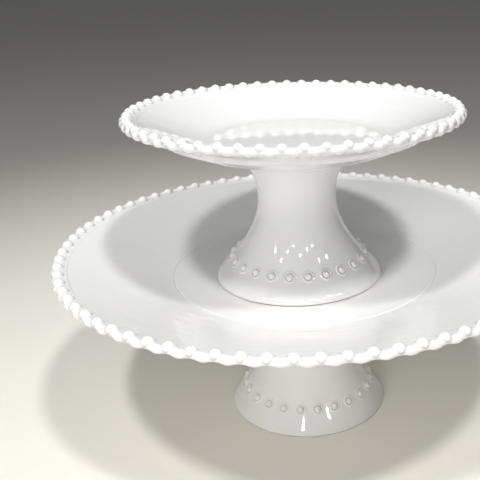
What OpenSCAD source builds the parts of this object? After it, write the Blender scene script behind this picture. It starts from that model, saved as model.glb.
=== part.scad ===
// Two-tier glazed stoneware cake stand: two footed plates, the smaller one standing on the larger one.
// Millimetres, +Z up. Origin: centre of the lower stand's foot, on the surface it stands on.

/* [Lower stand] */
// Outside diameter over the rim pearls
lower_diameter = 340; // [300:5:360]
// Height of the rim pearls' centres above the table
lower_rim_height = 127; // [110:1:145]
// Height of the flat well, where the upper stand is put down
lower_well_height = 105.5; // [90:0.5:120]
// Diameter of the fine ring that marks the edge of the well
lower_well_diameter = 184; // [150:2:210]
// Diameter of the foot
lower_foot_diameter = 117; // [100:1:130]
// Diameter of the pedestal's neck
lower_neck_diameter = 54; // [44:1:70]
// Number of pearls on the rim
lower_rim_count = 78; // [60:2:100]
// Diameter of a rim pearl
lower_rim_pearl = 7.8; // [6:0.2:10]

/* [Upper stand] */
// Outside diameter over the rim pearls
upper_diameter = 220; // [200:5:240]
// Height of the rim pearls' centres above the stand's own foot
upper_rim_height = 113.5; // [100:0.5:130]
// Height of the flat well above the stand's own foot
upper_well_height = 94; // [80:0.5:110]
// Diameter of the flat well
upper_well_diameter = 120; // [100:2:140]
// Diameter of the foot
upper_foot_diameter = 115; // [100:1:130]
// Diameter of the pedestal's neck
upper_neck_diameter = 51.6; // [44:0.2:70]
// Number of pearls on the rim
upper_rim_count = 58; // [40:2:80]
// Diameter of a rim pearl
upper_rim_pearl = 7.4; // [6:0.2:10]

/* [Where the upper stand is put down] */
// Offset from the lower stand's axis to the right
upper_x = -4; // [-20:1:20]
// Offset from the lower stand's axis to the back
upper_y = -8; // [-20:1:20]

/* [Body] */
// Thickness of a plate's floor
floor_thickness = 8; // [6:0.5:12]
// Thickness of a plate's sloping wall, measured upright
wall_thickness = 6; // [5:0.5:9]
// Thickness of a pedestal's wall at the neck
neck_wall = 5; // [4:0.5:8]
// Number of pearls round a pedestal
foot_count = 24; // [16:1:32]
// Diameter of a pedestal pearl
foot_pearl = 5.2; // [4:0.2:7]

/* [Hidden] */
$fn = 96;

// A cutting or joining shape reaches this far past what it cuts or joins.
reach_past = 1;

// Rolled edge of a plate, on which the rim pearls sit. Its centre lies inside and below theirs.
edge_radius = 2.4;
edge_inset = 1.2;
edge_drop = 2.2;
// Flat underside of a plate's floor, as a share of the well's radius.
floor_share = 0.8;
// Step on the underside of a plate, as a share of its radius, and how deep it is.
step_share = 0.82;
step_depth = 1.6;
// Radius of the soft bend between a plate's floor and wall.
bend_radius = 50;
// Fine ring round the lower well. Its cutter is tall enough to come out above the bend.
line_width = 1;
line_depth = 0.4;
line_cutter = 5;

// Skirt below a pedestal's pearls: height of its top, inset there, how far it leans in from upright,
// and points round its rolled edge.
skirt_height = 14.5;
skirt_inset = 11.5;
skirt_lean = 42;
skirt_points = 3;
// Standing ring of bare clay: height, inset from the foot's edge, width and worn edge.
bare_height = 0.8;
bare_inset = 1;
bare_width = 6;
bare_chamfer = 0.5;
// Lip of a pedestal's hollow, inside the ring of bare clay.
lip_width = 0.6;
// Height of the neck, as a share of the pedestal's height.
neck_share = 0.63;
// Ring of slip that joins a pedestal to its plate.
slip_height = 1.2;
slip_spread = 1.6;

// Raised ring round each pedestal pearl, and how far the pearl is sunk.
halo_radius = 3.1;
halo_wire = 0.75;
pearl_sink = 0.5;
pearl_tilt = 40;

lower_pedestal_height = lower_well_height - floor_thickness - slip_height;
upper_pedestal_height = upper_well_height - floor_thickness - slip_height;

// Outline of the flare: the circle that touches the neck and passes through the skirt's top edge.
function neck_height(h) = h * neck_share;
function flare_radius(h, foot_r, neck_r) =
    (pow(foot_r - skirt_inset - neck_r, 2) + pow(neck_height(h) - skirt_height, 2))
    / (2 * (foot_r - skirt_inset - neck_r));
function flare_at(h, foot_r, neck_r, z, grow = 0) =
    neck_r + flare_radius(h, foot_r, neck_r)
    - sqrt(pow(flare_radius(h, foot_r, neck_r) + grow, 2) - pow(z - neck_height(h), 2));

// Half section of a plate, rising from its well to its rolled edge.
module plate_section(edge_r, rim_z, well_r, well_z) {
    slope = (rim_z - well_z) / (edge_r - well_r);
    angle = atan(slope);
    reach = bend_radius * tan(angle / 2);
    step_r = edge_r * step_share;
    under_z = well_z - wall_thickness;
    lift = wall_thickness - step_depth;
    polygon([
        [0, well_z - floor_thickness],
        [well_r * floor_share, well_z - floor_thickness],
        [well_r, under_z],
        [step_r, under_z + slope * (step_r - well_r)],
        [step_r + step_depth, well_z - lift + slope * (step_r + step_depth - well_r)],
        [edge_r, rim_z - lift],
        [edge_r, rim_z],
        [well_r, well_z],
        [0, well_z]
    ]);
    translate([edge_r, rim_z - edge_drop]) circle(edge_radius);
    difference() {
        polygon([
            [well_r - reach, well_z - reach_past],
            [well_r, well_z - reach_past],
            [well_r + reach * cos(angle), well_z + reach * sin(angle)],
            [well_r - reach, well_z + bend_radius]
        ]);
        translate([well_r - reach, well_z + bend_radius]) circle(bend_radius);
    }
}

// Radius of the skirt's rolled edge, which turns from upright into the skirt's straight slope.
function skirt_radius() =
    ((skirt_height - bare_height) * tan(skirt_lean) - skirt_inset) / (1 / cos(skirt_lean) - 1);

// Half section of a pedestal: a hollow flare on a leaning skirt.
module pedestal_section(h, foot_r, neck_r) {
    r = flare_radius(h, foot_r, neck_r);
    axis_r = neck_r + r;
    neck_z = neck_height(h);
    edge_r = skirt_radius();
    slope = tan(skirt_lean);
    mouth_r = foot_r - bare_inset - bare_width - lip_width;
    hollow_r = flare_at(h, foot_r, neck_r, skirt_height, neck_wall);
    difference() {
        polygon([
            [0, bare_height],
            for (i = [0 : skirt_points])
                let (a = i * skirt_lean / skirt_points)
                    [foot_r - edge_r + edge_r * cos(a), bare_height + edge_r * sin(a)],
            [foot_r - skirt_inset - reach_past * slope, skirt_height + reach_past],
            [axis_r, skirt_height + reach_past],
            [axis_r, h],
            [0, h]
        ]);
        translate([axis_r, neck_z]) circle(r);
        difference() {
            polygon([
                [-reach_past, 0],
                [mouth_r, 0],
                [mouth_r, bare_height],
                [mouth_r - lip_width, 2 * bare_height],
                [hollow_r, skirt_height + reach_past],
                [hollow_r, h + reach_past],
                [-reach_past, h + reach_past]
            ]);
            translate([axis_r, neck_z]) circle(r + neck_wall);
        }
    }
}

module plate(diameter, pearl, rim_z, well_d, well_z) {
    rotate_extrude() plate_section(diameter / 2 - pearl / 2 - edge_inset, rim_z, well_d / 2, well_z);
}

module pedestal(h, foot_d, neck_d) {
    rotate_extrude() pedestal_section(h, foot_d / 2, neck_d / 2);
}

// A ring of rim pearls, cut to sit on the plate's edge.
module rim_pearls(diameter, pearl, rim_z, well_d, well_z, count) {
    difference() {
        for (i = [0 : count - 1])
            rotate([0, 0, i * 360 / count])
                translate([diameter / 2 - pearl / 2, 0, rim_z]) sphere(d = pearl);
        plate(diameter, pearl, rim_z, well_d, well_z);
    }
}

// A ring of pearls, each in a raised ring, cut to sit on the pedestal.
module foot_pearls(h, foot_d, neck_d) {
    difference() {
        for (i = [0 : foot_count - 1])
            rotate([0, 0, (i + 0.5) * 360 / foot_count])
                translate([foot_d / 2 - skirt_inset, 0, skirt_height])
                    rotate([0, pearl_tilt, 0]) {
                        translate([0, 0, -pearl_sink]) sphere(d = foot_pearl);
                        rotate_extrude() translate([halo_radius, 0]) circle(halo_wire);
                    }
        pedestal(h, foot_d, neck_d);
    }
}

// Ring of slip between the top of a pedestal and the underside of its plate.
module slip_ring(h, foot_d, neck_d) {
    outer = flare_at(h, foot_d / 2, neck_d / 2, h);
    inner = flare_at(h, foot_d / 2, neck_d / 2, h, neck_wall);
    translate([0, 0, h]) rotate_extrude() polygon([
        [inner, 0],
        [outer, 0],
        [outer + slip_spread, slip_height],
        [inner - slip_spread / 2, slip_height]
    ]);
}

// Ring of bare clay that the stand rests on.
module bare_ring(foot_d) {
    outer = foot_d / 2 - bare_inset;
    rotate_extrude() polygon([
        [outer - bare_width, 0],
        [outer - bare_chamfer, 0],
        [outer, bare_height],
        [outer - bare_width, bare_height]
    ]);
}

module on_lower_well() {
    translate([upper_x, upper_y, lower_well_height]) children();
}

module lower_plate() {
    color([0.93, 0.93, 0.91]) difference() {
        plate(lower_diameter, lower_rim_pearl, lower_rim_height, lower_well_diameter, lower_well_height);
        rotate_extrude()
            translate([lower_well_diameter / 2 - line_width / 2, lower_well_height - line_depth])
                square([line_width, line_cutter]);
    }
}

module lower_rim_pearls() {
    color([0.95, 0.94, 0.9])
        rim_pearls(lower_diameter, lower_rim_pearl, lower_rim_height, lower_well_diameter, lower_well_height,
            lower_rim_count);
}

module lower_pedestal() {
    color([0.93, 0.93, 0.91]) pedestal(lower_pedestal_height, lower_foot_diameter, lower_neck_diameter);
}

module lower_pedestal_pearls() {
    color([0.95, 0.94, 0.9]) foot_pearls(lower_pedestal_height, lower_foot_diameter, lower_neck_diameter);
}

module lower_slip_joint() {
    color([0.9, 0.9, 0.88]) slip_ring(lower_pedestal_height, lower_foot_diameter, lower_neck_diameter);
}

module lower_foot_ring() {
    color([0.86, 0.82, 0.75]) bare_ring(lower_foot_diameter);
}

module upper_plate() {
    color([0.93, 0.93, 0.91]) on_lower_well()
        plate(upper_diameter, upper_rim_pearl, upper_rim_height, upper_well_diameter, upper_well_height);
}

module upper_rim_pearls() {
    color([0.95, 0.94, 0.9]) on_lower_well()
        rim_pearls(upper_diameter, upper_rim_pearl, upper_rim_height, upper_well_diameter, upper_well_height,
            upper_rim_count);
}

module upper_pedestal() {
    color([0.93, 0.93, 0.91]) on_lower_well()
        pedestal(upper_pedestal_height, upper_foot_diameter, upper_neck_diameter);
}

module upper_pedestal_pearls() {
    color([0.95, 0.94, 0.9]) on_lower_well()
        foot_pearls(upper_pedestal_height, upper_foot_diameter, upper_neck_diameter);
}

module upper_slip_joint() {
    color([0.9, 0.9, 0.88]) on_lower_well()
        slip_ring(upper_pedestal_height, upper_foot_diameter, upper_neck_diameter);
}

module upper_foot_ring() {
    color([0.86, 0.82, 0.75]) on_lower_well() bare_ring(upper_foot_diameter);
}

lower_plate();
lower_rim_pearls();
lower_slip_joint();
lower_pedestal();
lower_pedestal_pearls();
lower_foot_ring();
upper_plate();
upper_rim_pearls();
upper_slip_joint();
upper_pedestal();
upper_pedestal_pearls();
upper_foot_ring();
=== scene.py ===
# %% [markdown]
# # A two-tier cake stand in white glazed stoneware
# The real thing is two footed plates, the small one simply standing in the middle of the large one.
# Each is moulded clay: a shallow plate with a row of pearls on its rim, joined with slip to a flared,
# hollow pedestal that has a second row of pearls, and dipped in a glossy white glaze that is wiped off
# only where the foot stands.
#
# This lesson builds every surface from numbers. A turned shape is a profile carried round an axis, and
# the beaded rims are found as the skin of a distance field, so that the pearls melt into the edge as
# glazed clay does. Everything is in metres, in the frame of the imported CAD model.

# %% Load the frame
import math

import bpy
import numpy as np
from mathutils import Matrix, Vector


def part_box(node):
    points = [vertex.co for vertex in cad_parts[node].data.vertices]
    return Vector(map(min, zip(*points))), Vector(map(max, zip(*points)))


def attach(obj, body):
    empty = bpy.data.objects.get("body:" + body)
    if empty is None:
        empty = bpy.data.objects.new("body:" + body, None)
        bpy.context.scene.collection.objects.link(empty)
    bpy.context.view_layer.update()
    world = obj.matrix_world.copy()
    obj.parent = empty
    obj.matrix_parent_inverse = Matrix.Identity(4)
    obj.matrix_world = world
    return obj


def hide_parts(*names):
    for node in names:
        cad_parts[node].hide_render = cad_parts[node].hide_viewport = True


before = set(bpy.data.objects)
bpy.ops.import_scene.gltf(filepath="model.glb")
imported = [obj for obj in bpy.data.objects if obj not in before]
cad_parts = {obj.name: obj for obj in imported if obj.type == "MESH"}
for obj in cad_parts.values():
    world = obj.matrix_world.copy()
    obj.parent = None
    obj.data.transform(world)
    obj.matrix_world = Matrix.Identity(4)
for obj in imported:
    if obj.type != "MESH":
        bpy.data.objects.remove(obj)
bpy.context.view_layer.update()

MM = 0.001
TURN = 2 * math.pi

# %% [markdown]
# ## Sizes
# The CAD model fixes how big everything is and where it stands. Each stand's sizes are read from the
# boxes of its CAD nodes, so the looks stay right if the design is resized. Only what a box can't tell,
# such as how many pearls there are, is repeated here.

# %% Read both stands' sizes from the frame
FLOOR_THICKNESS = 8.0
# The rolled edge's middle lies this far inside and below the middles of the rim pearls.
EDGE_INSET = 1.2
EDGE_DROP = 2.2
# The skirt's top: its height, and how far it lies inside the foot's edge.
SKIRT_HEIGHT = 14.5
SKIRT_INSET = 11.5
FOOT_PEARLS = 24


def box_mm(node):
    """Lowest and highest corner of a CAD node in millimetres."""
    low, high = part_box(node)
    return np.array(low) / MM, np.array(high) / MM


def read_stand(name, pearl, count, well_radius, neck_radius):
    """One stand's sizes in millimetres, with heights above its own foot."""
    pearls_low, pearls_high = box_mm(name + "_rim_pearls")
    plate_low, _ = box_mm(name + "_plate")
    ring_low, ring_high = box_mm(name + "_foot_ring")
    foot_low, foot_high = box_mm(name + "_pedestal")
    _, slip_high = box_mm(name + "_slip_joint")
    centre = (ring_low + ring_high) / 2
    base = ring_low[2]
    return {
        "name": name,
        "body": name + "_stand",
        "axis": np.array([centre[0], centre[1], base]),
        "radius": (pearls_high[0] - pearls_low[0]) / 2,
        "pearl": pearl,
        "count": count,
        "rim_z": pearls_high[2] - pearl / 2 - base,
        "well_z": plate_low[2] + FLOOR_THICKNESS - base,
        "well_r": well_radius,
        "foot_r": (foot_high[0] - foot_low[0]) / 2,
        "foot_z": foot_low[2] - base,
        "neck_r": neck_radius,
        "top_z": foot_high[2] - base,
        "slip_z": slip_high[2] - base,
        "ring_r": (ring_high[0] - ring_low[0]) / 2,
    }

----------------

● Task requirements: Print, please, the lines from the first line of the material through the line that contains "it stands on.", exactly as written and with nothing added.

● Exercise result:
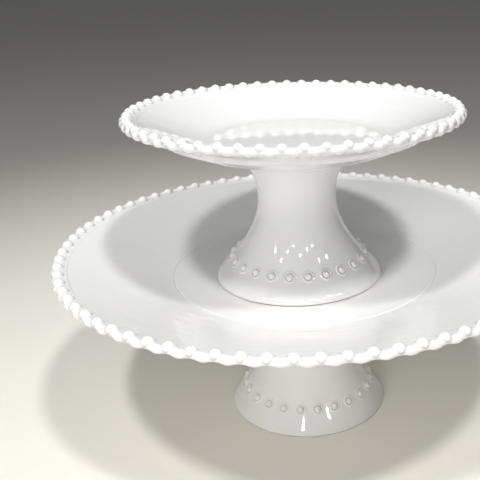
What OpenSCAD source builds the parts of this object? After it, write the Blender scene script behind this picture. It starts from that model, saved as model.glb.
=== part.scad ===
// Two-tier glazed stoneware cake stand: two footed plates, the smaller one standing on the larger one.
// Millimetres, +Z up. Origin: centre of the lower stand's foot, on the surface it stands on.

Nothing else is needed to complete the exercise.